Wild Card's hazy cask Pale |
Even before the pandemic, some brewers had been talking about the need to increase the price of a cask pint to restore a bit of profit margin. Others had largely or wholly moved to keg as it was the only way they saw to make a decent return – and of course the pandemic-driven move to selling bottles and cans, instead of draught beers, has accelerated that shift.
Similarly, the uncertainty involved in the post-lockdown reopening of pubs seems to have encouraged many to reduce the number of cask pumps in use – and some to drop cask altogether. Pub visitor numbers are both down and unreliable, by all accounts, so I can see it’s a risk – after all, once you tap a cask, it needs to sell within days, whereas a keg can stay good for weeks.
The paradox is that demand for cask doesn’t seem to have fallen as much as the more pessimistic brewers had feared or expected. Twice recently, I’ve spoken with London-area brewers who say their cask sales are up, in part because others have dropped out of the business.

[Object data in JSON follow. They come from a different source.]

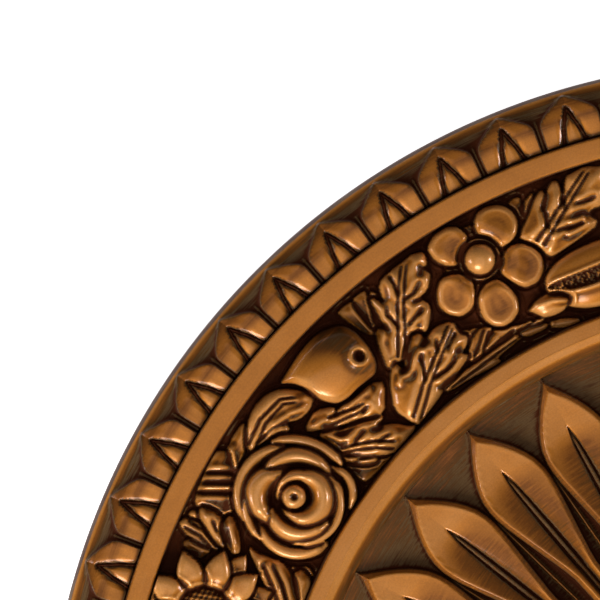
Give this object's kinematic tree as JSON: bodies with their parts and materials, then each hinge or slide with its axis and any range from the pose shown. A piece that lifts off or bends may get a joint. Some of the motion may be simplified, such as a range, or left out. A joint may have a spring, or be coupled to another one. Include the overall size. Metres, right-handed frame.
{
  "type": "ceiling medallion",
  "caption": "Round moulded ceiling medallion: leaf border, flat band, fruit and flower garland, and a rosette of grooved petals round a plain seat for a light's canopy.",
  "frame": {"origin": "centre of the flat back, on the plane of the ceiling that it is fixed to", "axes": "+Z out of the carved face, away from the ceiling: the medallion is modelled face up, lying on its back; +X and +Y lie in the back"},
  "size_m": [0.7618, 0.7616, 0.0375],
  "materials": {
    "antique_bronze": "rubbed antique copper and bronze paint with dark glaze in the recesses, satin, on a moulded rigid foam body"
  },
  "bodies": {
    "root": {"medallion": "antique_bronze"}
  },
  "joints": []
}
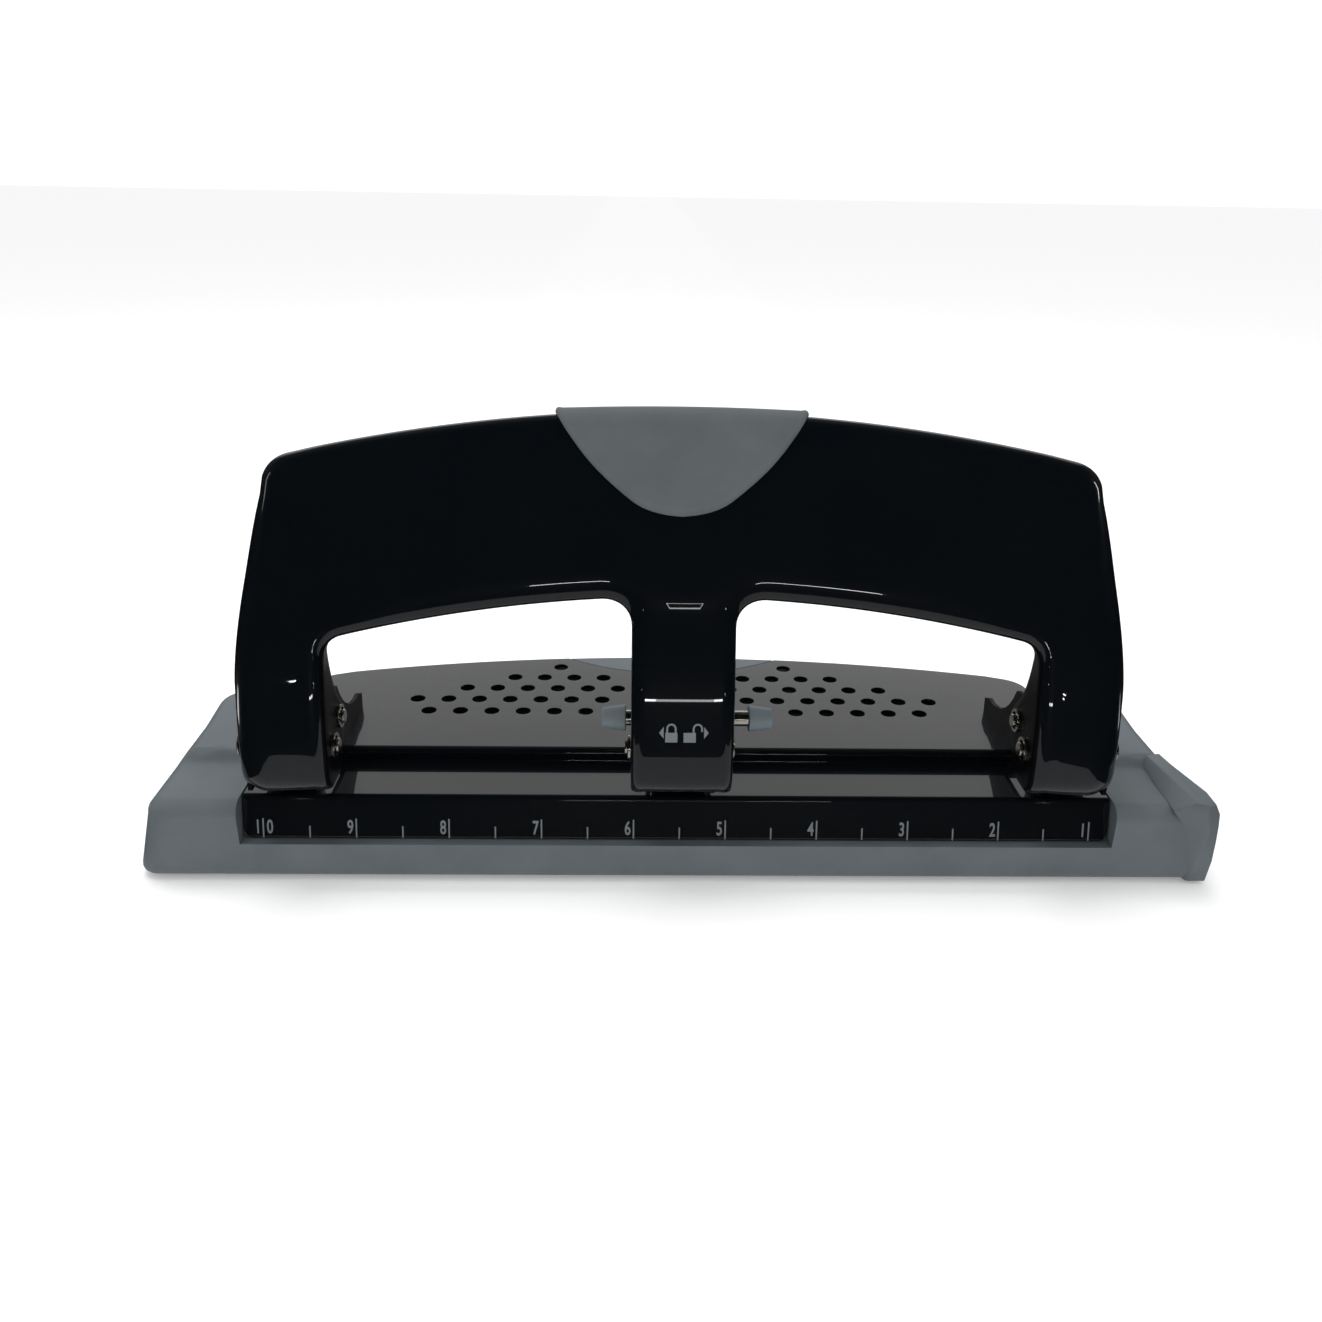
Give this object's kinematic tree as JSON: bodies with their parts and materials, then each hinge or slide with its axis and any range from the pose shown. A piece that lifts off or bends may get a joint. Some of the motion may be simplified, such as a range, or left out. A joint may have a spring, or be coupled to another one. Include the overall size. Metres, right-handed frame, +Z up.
{
  "type": "hole punch",
  "caption": "Desktop paper hole punch with a wide pressed lever handle, punch heads on a perforated steel deck, a locking bolt and a lift-off chip tray.",
  "frame": {"origin": "under the middle of the punch, on the table, at the bottom of the rubber feet", "axes": "+X along the ruler to the user's right, +Y from the user to the back, +Z up"},
  "size_m": [0.3, 0.097, 0.1269],
  "materials": {
    "black_enamel": "high gloss black stoved enamel",
    "grey_plastic": "fine spark-eroded satin",
    "soft_grip": "soft-touch matt",
    "black_rubber": "matt",
    "dark_steel": "oiled steel",
    "bright_steel": "ground steel",
    "nickel": "bright nickel plate",
    "knob_plastic": "satin moulded"
  },
  "bodies": {
    "tray": {"tray": "grey_plastic", "release_tab": "grey_plastic", "rubber_feet": "black_rubber"},
    "frame": {"frame_plate": "black_enamel", "bracket_left": "black_enamel", "bracket_middle": "black_enamel", "bracket_right": "black_enamel", "bracket_rivets": "dark_steel", "punch_guide_left": "dark_steel", "punch_guide_middle": "dark_steel", "punch_guide_right": "dark_steel", "pivot_pin_left": "nickel", "pivot_pin_middle": "nickel", "pivot_pin_right": "nickel", "pivot_clips": "nickel", "return_spring_left": "bright_steel", "return_spring_middle": "bright_steel", "return_spring_right": "bright_steel"},
    "lever": {"handle": "black_enamel", "grip_insert": "soft_grip", "drive_pin_left": "nickel", "drive_pin_right": "nickel", "drive_clips": "nickel"},
    "left_punch": {"punch_left": "bright_steel"},
    "middle_punch": {"punch_middle": "bright_steel"},
    "right_punch": {"punch_right": "bright_steel"},
    "lock": {"lock_bolt": "nickel", "lock_knob_left": "knob_plastic", "lock_knob_right": "knob_plastic"}
  },
  "joints": [
    {"name": "tray_release", "type": "slide", "parent": "tray", "child": "frame", "axis": [0, 0, 1], "range_m": [0, 0.03]},
    {"name": "handle_press", "type": "hinge", "parent": "frame", "child": "lever", "pos_m": [0, -0.0387, 0.0397], "axis": [-1, 0, 0], "range_deg": [0, 45], "stiffness_Nm_per_rad": 0.5, "springref_deg": -22.92},
    {"name": "left_punch_slide", "type": "slide", "parent": "frame", "child": "left_punch", "axis": [0, 0, 1], "range_m": [-0.0072, 0]},
    {"name": "middle_punch_slide", "type": "slide", "parent": "frame", "child": "middle_punch", "axis": [0, 0, 1], "range_m": [-0.0072, 0]},
    {"name": "right_punch_slide", "type": "slide", "parent": "frame", "child": "right_punch", "axis": [0, 0, 1], "range_m": [-0.0072, 0]},
    {"name": "lock_slide", "type": "slide", "parent": "lever", "child": "lock", "axis": [-1, 0, 0], "range_m": [0, 0.0037]}
  ],
  "couplings": [
    {"joint": "left_punch_slide", "follows": "handle_press", "m_per_rad": -0.00905},
    {"joint": "middle_punch_slide", "follows": "handle_press", "m_per_rad": -0.00905},
    {"joint": "right_punch_slide", "follows": "handle_press", "m_per_rad": -0.00905}
  ]
}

'Small pack' at Brockley |
Wild Card co-founder William Harris said that although the majority of each 20hl cask brew is sold via The Tavern on the Hill, “people really want cask from us, partly because a lot of firms have pulled out from it. Mostly it’s cask-led pubs looking for suppliers, and it’s mainly a London issue – outside London there’s still plenty of cask around.”
And then on a visit to Hither Green, near Lewisham, I discovered that Brockley Brewery was also nearby. In the brewery taproom I was surprised to find that as the (inevitable, these days) cans on sale, they had four cask ales on draught, all dispensed by gravity from casks in the coldstore, and to learn that Brockley's production is now around 50% cask. The story was similar – it’s picked up cask sales volume from other breweries who have dropped out of the business.
Is all of this good news or bad? I’m not really sure, but I do find it interesting – as in the apocryphal ‘curse’, “May you live in interesting times.”